Even in the context of the Black Sea inundation, it is a hypothetical possibility that a survivor named Noah escaped on a boat (or ark) that must have already existed. For this to be a plausible case, the name of Noah should be linked in some way to the very earliest legends of the flood. Another famous story of the flood is in the Epic of Gilgamesh, which is both older than and remarkably similar to the story of Noah's Ark. Many scholars believe that the story of Noah's Ark came out of Gilgamesh, while others believe that they both evolved from a common, even earlier legend. Either way, Noah and his ark disappear as we trace the Near Eastern flood legends back in time.
Upvote:6
I don't know of a detailed exposition that focuses specifically on the story of the ark, but in the Medieval ages it was common to say that each piece of scripture possessed the following levels of meaning:
From the link above regarding the "literal sense":
The literal sense is not to be confused with the "literalist" sense to which fundamentalists are attached. It is not sufficient to translate a text word for word in order to obtain its literal sense. One must understand the text according to the literary conventions of the time. When a text is metaphorical, its literal sense is not that which flows immediately from a word-to-word translation (e.g. "Let your loins be girt": Lk. 12:35), but that which corresponds to the metaphorical use of these terms ("Be ready for action"). When it is a question of a story, the literal sense does not necessarily imply belief that the facts recounted actually took place, for a story need not belong to the genre of history but be instead a work of imaginative fiction.

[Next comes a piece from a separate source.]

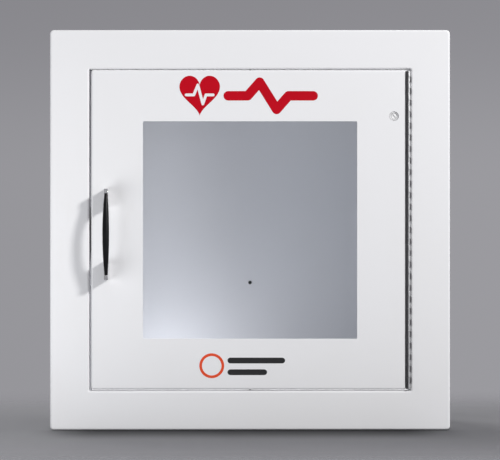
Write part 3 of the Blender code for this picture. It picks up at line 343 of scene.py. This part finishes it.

When one looks at the genre of the flood story, it (arguably, anyway) does not follow many patterns for a historical story - for example, it does not make clear when the event happened in relation to other well-known events as many history-genre stories do, ("In the Year X of the reign of Y", often referring to multiple rulers to make it clear), and it does not cite witnesses that can be cross-referenced (as, eg, the Gospels do).
The above link goes on to say
One of the possible aspects of the spiritual sense is the typological. This is usually said to belong not to Scripture itself but to the realities expressed by Scripture: Adam as the figure of Christ (cf Rom. 5: 14), the flood as the figure of baptism (1 Pt. 3:20-21), etc.
So, in this way of interpreting the Bible, the flood story is one example of something that prefigures baptism, and one example of something from the Hebrew Scripture pre-figuring something in the new.
It is an interesting example in terms of apologetics because this way of interpreting the Bible was formalized in the Medieval period (and can be seen as early as Origin of Alexandria), and shows then that non-literal ways of reading the Bible predate the emergence of modern science and the scientific method at least by centuries, and therefore refutes many naive ideas non-Christians have about Christianity.